If you are reading this page and are in need of R & Python communications, I suppose you might have experience interacting between R and Python, and appreciate the challenges. Data transfer between R and Python currently depends on rpy2. This has 2 implications: 1) information flow is no longer lossless because it is impossible to support the Python counter part for any arbitary R object (and vise versa) and 2) installation of rpy2 and get it to work can be challenging. While I cannot provide support for rpy2 installation, here is a personal note on how I got it work on my system, possibly the hard way, but might be of interest to those who are in the same situation as I did. Additionally, 3) there is noticible performance overhead at the data transfer interface.

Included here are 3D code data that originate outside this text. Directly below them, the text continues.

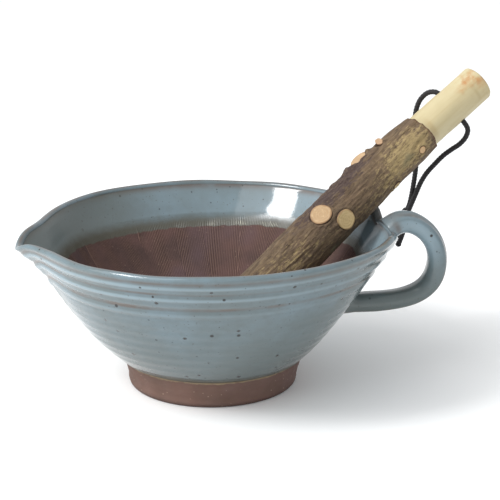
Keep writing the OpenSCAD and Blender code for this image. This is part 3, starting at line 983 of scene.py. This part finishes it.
# The cord's route in millimetres: up one tail, through the knot and round behind the stem,
# through the hole, down the other strand, and back through the knot to the other tail.
CORD_ROUTE = [
    (110.5, 70.5, 59), (112, 70, 64), (113.1, 69.4, 70), (114.4, 68.7, 75), (116.2, 68.2, 80.5),
    (117.3, 67.4, 87), (118.3, 66.8, 95), (119, 66.3, 103), (119.2, 66.2, 112),
    (118.2, 66.2, 122), (117.5, 66, 130), (118, 65.5, 136.5), (119.6, 64.8, 141.8),
    (122.2, 63.6, 145.6), (125.2, 62, 147.6), in_hole(11), in_hole(5.5), in_hole(0),
    in_hole(-5.5), in_hole(-11), (146.2, 54.4, 127.4), (145.3, 55.2, 122.6),
    (142.2, 56.4, 118.4), (138, 57.9, 115), (133.5, 59.5, 111), (129.1, 61, 105.8),
    (124.8, 62.6, 100.1), (121.6, 63.7, 94), (119, 64.4, 87), (116.6, 64.9, 80.5),
    (114.8, 65.4, 75), (113.8, 66.2, 70), (112.3, 67, 62), (109.8, 68.2, 54.5),
]
CORD_LAY = 5.5 * MM                # length of one full twist
KNOT_CORD_R = 1.35 * MM            # the cord is drawn tight in the knot
KNOT_SIZE = 1.15 * MM


def rope(name, route, radius, material, closed=False):
    """A laid cord along a route: three strands that twist round each other."""
    sides, skin = 24, Skin()
    steps = np.linalg.norm(np.diff(route, axis=0), axis=1)
    far = np.concatenate(((0,), np.cumsum(steps)))
    ahead = unit(np.gradient(route, axis=0))
    if closed:
        ahead = unit(np.roll(route, -1, axis=0) - np.roll(route, 1, axis=0))
    side = [unit(np.cross(ahead[0], (0.3, 0.9, 0.31)))]
    for direction in ahead[1:]:
        side.append(unit(side[-1] - side[-1].dot(direction) * direction))
    side = np.array(side)
    other = np.cross(ahead, side)
    a = angles(sides)
    phase = a - 2 * math.pi * far[:, None] / CORD_LAY
    strand = np.abs(np.cos(1.5 * phase))
    r = radius * (0.86 + 0.16 * strand)
    if not closed:
        end = np.minimum(far, far[-1] - far)[:, None]
        swollen = 1 + 0.16 * bump(end - 1.2 * MM, 1.5 * MM)
        r = r * swollen * (0.35 + 0.65 * ease(end, -0.4 * MM, 0.9 * MM))
    points = route[:, None] + r[..., None] * (np.cos(a)[None, :, None] * side[:, None]
                                              + np.sin(a)[None, :, None] * other[:, None])
    starts = skin.rings(points, strand=strand)
    if closed:
        skin.bridge(starts[-1], starts[0], sides)
    else:
        skin.close(starts, sides)
    return skin.finish(name, material)


def make_cord():
    route = smooth_route(np.array(CORD_ROUTE) * MM, 0.45 * MM)
    material = cord_look()
    cord = rope("cord_loop", route, CORD_D / 2, material)
    t = np.linspace(0, 2 * math.pi, 150, endpoint=False)
    trefoil = np.stack((np.sin(t) + 2 * np.sin(2 * t), -1.1 * np.sin(3 * t),
                        2 * np.cos(2 * t) - np.cos(t)), -1)
    knot_route = KNOT_AT + (0, 0, MM) + trefoil * KNOT_SIZE
    knot = rope("cord_knot_wrap", knot_route, KNOT_CORD_R, material, closed=True)
    for piece, node in ((cord, "hanging_cord"), (knot, "cord_knot")):
        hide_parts(node)
        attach(piece, "cord")


make_cord()
make_bowl()
make_foot()
make_handle()
make_wood()
make_bark()
for number, stub in enumerate(STUBS):
    make_stub(stub, 61 + number)


# ---- stage and light ----

def make_floor():
    look = Look("floor")
    tone = look.step(look.noise(3, detail=2.0), 0.3, 0.7)
    colour = look.mix(tone, (0.95, 0.95, 0.945), (0.935, 0.937, 0.935))
    material = look.done(colour, 0.75)
    mesh = bpy.data.meshes.new("floor")
    size = 12
    corners = [(-size, -size, 0), (size, -size, 0), (size, size, 0), (-size, size, 0)]
    mesh.from_pydata(corners, [], [(0, 1, 2, 3)])
    mesh.materials.append(material)
    floor = bpy.data.objects.new("floor", mesh)
    bpy.context.scene.collection.objects.link(floor)


def add_lamp(name, at, toward, width, tall, watts):
    """A rectangular lamp that faces a point."""
    data = bpy.data.lights.new(name, "AREA")
    data.shape = "RECTANGLE"
    data.size, data.size_y, data.energy = width, tall, watts
    lamp = bpy.data.objects.new(name, data)
    bpy.context.scene.collection.objects.link(lamp)
    lamp.location = at
    lamp.rotation_euler = (Vector(toward) - Vector(at)).to_track_quat("-Z", "Y").to_euler()


def add_sun(name, coming_from, strength, angle):
    """Soft daylight that falls evenly everywhere."""
    data = bpy.data.lights.new(name, "SUN")
    data.energy, data.angle = strength, math.radians(angle)
    lamp = bpy.data.objects.new(name, data)
    bpy.context.scene.collection.objects.link(lamp)
    lamp.rotation_euler = Vector(coming_from).to_track_quat("Z", "Y").to_euler()


def make_light():
    add_lamp("window", at=(-0.835, -0.40, 0.98), toward=(0.03, 0.04, 0.07), width=0.34, tall=0.46,
             watts=11)
    add_sun("daylight", coming_from=(-0.75, -0.35, 0.75), strength=1.4, angle=60)
    world = bpy.data.worlds.new("studio")
    world.use_nodes = True
    sky = world.node_tree.nodes["Background"]
    sky.inputs["Color"].default_value = (0.96, 0.98, 1.0, 1)
    sky.inputs["Strength"].default_value = 0.80
    bpy.context.scene.world = world
    bpy.context.scene.view_settings.view_transform = "Standard"


make_floor()
make_light()
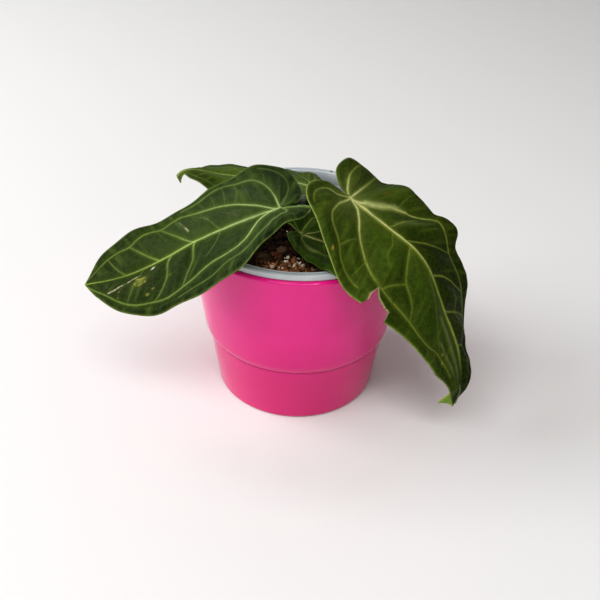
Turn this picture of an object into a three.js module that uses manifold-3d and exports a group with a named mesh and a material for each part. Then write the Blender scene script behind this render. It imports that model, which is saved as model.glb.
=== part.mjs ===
// A potted velvet-leaved anthurium: a glazed outer pot, a thin nursery pot that hangs in it by its
// lip, soil, a short stem and four heart-shaped leaves on arching petioles.
// Units are millimetres. +Z is up, the origin is the centre of the flat base, and -Y is the front.

import * as THREE from 'three';
import { mergeVertices } from 'three/addons/utils/BufferGeometryUtils.js';
import Module from 'manifold-3d';

const wasm = await Module();
wasm.setup();

const GAP = 0.3;                  // clearance kept between pieces that touch
const ROUND = 48;                 // segments round the pots and the soil

const OUTER_POT = {
  height: 102,
  baseRadius: 46.5,
  stepRadius: 51.1,               // top of the lower drum
  stepHeight: 36.5,
  shoulderRadius: 53.7,           // rounded shoulder above the drum
  shoulderHeight: 42,
  rimRadius: 61.7,
  wall: 3.2,
  floor: 4.5,
};

const NURSERY_POT = {
  lipRadius: 60,
  lipWidth: 4,
  lipHeight: 2.9,
  wall: 1.3,
  mouthRadius: 57.2,              // outside of the wall just under the lip
  ledgeDepth: 8,                  // inner ledge below the top of the lip
  ledgeWidth: 1.1,
  footRadius: 40.5,
  footHeight: 7.5,
  drainHoles: 8,
  drainRadius: 3,
  drainCircle: 30,
};

const SOIL = {
  level: 91.6,
  lumpHeight: 2.4,
  lumps: 90,
  seed: 11,
};

const STEM = {
  centre: [4, 8],
  radius: 7.4,
  foot: 62,
  top: 96.5,
  sides: 20,
  ringSpacing: 6,                 // old leaf scars
  ringDepth: 0.4,
};

const PETIOLE_SIDES = 10;

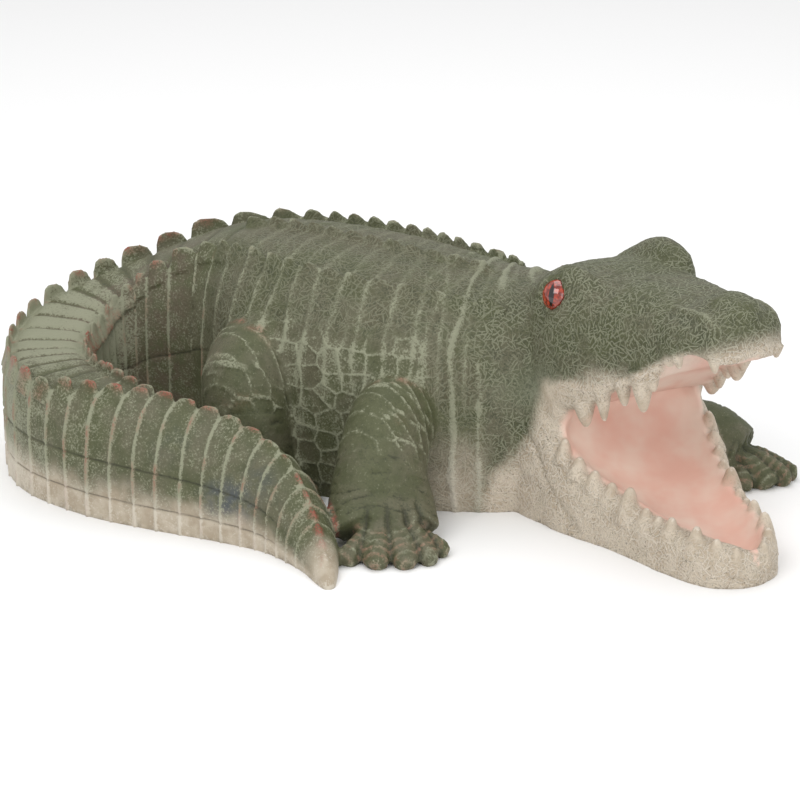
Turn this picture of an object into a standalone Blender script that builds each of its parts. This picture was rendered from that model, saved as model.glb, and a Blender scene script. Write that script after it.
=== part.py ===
"""Alligator garden statue, cast in one piece and lying flat on its belly.

The trunk runs back from the neck, the tail curls round the left side and comes
forward again, and the head turns to the viewer with its mouth wide open.
The pose is laid out in shares of the statue's width: one share is a 581st of it.
X is across the statue, Y runs away from the viewer, Z is up.
"""

import math

import bmesh
import bpy
import numpy as np

STATUE_WIDTH = 0.581  # across the curled body, from the tail's bend to the left fore foot

FORM_VOXEL = 3.0  # the large forms are fused at this size and then softened
SKIN_VOXEL = 2.2  # the scutes, teeth and lids are fused at this size
SOFTENING_PASSES = 4
FACETS = 9400  # triangles left on the finished solid
SUNK = 7.0  # how far the forms reach below the ground before they are cut flat
GROUND_REACH = 900.0
GROUND_DEPTH = 300.0

# The spine from inside the head to the tail's tip, one station a row:
# x, y, height of the back, half width, height of the widest point, share of the
# half width that stands on the ground, squareness of the shoulders, flatness of the back.
SPINE = np.array(
    [
        (148, 20, 146, 36, 60, 0.92, 2.4, 2.2),
        (122, 50, 151, 60, 60, 0.90, 2.6, 2.2),
        (68, 62, 155, 83, 62, 0.88, 2.9, 2.2),
        (4, 84, 164, 94, 64, 0.86, 3.2, 2.2),
        (-66, 125, 167, 84, 62, 0.88, 3.3, 2.4),
        (-115, 156, 161, 61, 52, 0.92, 3.8, 2.8),
        (-160, 170, 143, 47, 46, 0.94, 4.6, 3.4),
        (-205, 171, 120, 38, 42, 0.94, 5.5, 4.0),
        (-243, 148, 104, 34, 36, 0.92, 6.0, 4.0),
        (-259, 100, 91, 32, 34, 0.90, 6.0, 4.0),
        (-247, 50, 90, 32, 32, 0.92, 5.5, 4.0),
        (-207, 8, 89, 31, 26, 0.96, 3.0, 2.6),
        (-160, -18, 84, 31, 22, 0.98, 2.0, 2.0),
        (-114, -40, 76, 30, 18, 0.98, 1.8, 2.0),
        (-78, -68, 60, 24, 14, 0.98, 1.8, 2.0),
        (-57, -106, 31, 15, 9, 0.98, 1.8, 2.0),
        (-49, -138, 12, 7, 5, 0.98, 1.9, 2.0),
        (-47, -149, 4, 3, 2, 0.98, 2.0, 2.0),
    ],
    dtype=float,
)
SPINE_STEPS = 400
BODY_SIDES = 48
HEAD_RINGS = 48
HEAD_SIDES = 40
LIMB_GRID = (20, 24)  # sides and rings of a limb
TOE_GRID = (12, 12)
BALL_GRID = (24, 18)  # sides and rings of a ball
TOOTH_SIDES = 8

# Length of one band of the hide, from one notch between scutes to the next, along the spine.
BAND_PITCH = np.array(
    [(0, 16), (0.30, 16.7), (0.36, 22), (0.40, 31), (0.435, 22), (0.47, 17), (0.50, 15), (0.60, 16.5),
     (0.70, 16.8), (0.80, 18), (0.86, 18), (0.90, 13.5), (1, 9)]
)
BAND_START = 0.360  # a notch falls here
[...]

Data communication via a more universial and robust interface has been proposed. We hope to be able to implement it in a near future release.

Here is the DSC script:

#!/usr/bin/env dsc

normal: normal.py
  n: 100
  $data: x
  $true_mean: 0

t: t.R
  n: 100
  df: 2
  $data: x
  $true_mean: 3

mean: mean.R
  x: $data
  $est_mean: y

median: median.py
  x: $data
  $est_mean: y

sq_err: sq.py
  a: $est_mean
  b: $true_mean
  $error: e
 
abs_err: abs.R
  a: $est_mean
  b: $true_mean
  $error: e 
  
DSC:
    define:
      simulate: normal, t
      analyze: mean, median
      score: abs_err, sq_err
    run: simulate * analyze * score
    exec_path: R, PY
    python_modules: numpy
    output: dsc_result

To execute:

cd ~/GIT/dsc/vignettes/one_sample_location_python
./settings_mix.dsc -c 30
INFO: Checking R library dscrutils@stephenslab/dsc/dscrutils ...
INFO: Checking R library reticulate@rstudio ...
INFO: Checking Python module numpy ...
INFO: Checking Python module rpy2 ...
INFO: DSC script exported to dsc_result.html
INFO: Constructing DSC from ./settings_mix.dsc ...
INFO: Building execution graph & running DSC ...
[#############################] 29 steps processed (26 jobs completed, 3 jobs ignored)
INFO: Building DSC database ...
INFO: DSC complete!
INFO: Elapsed time 9.688 seconds.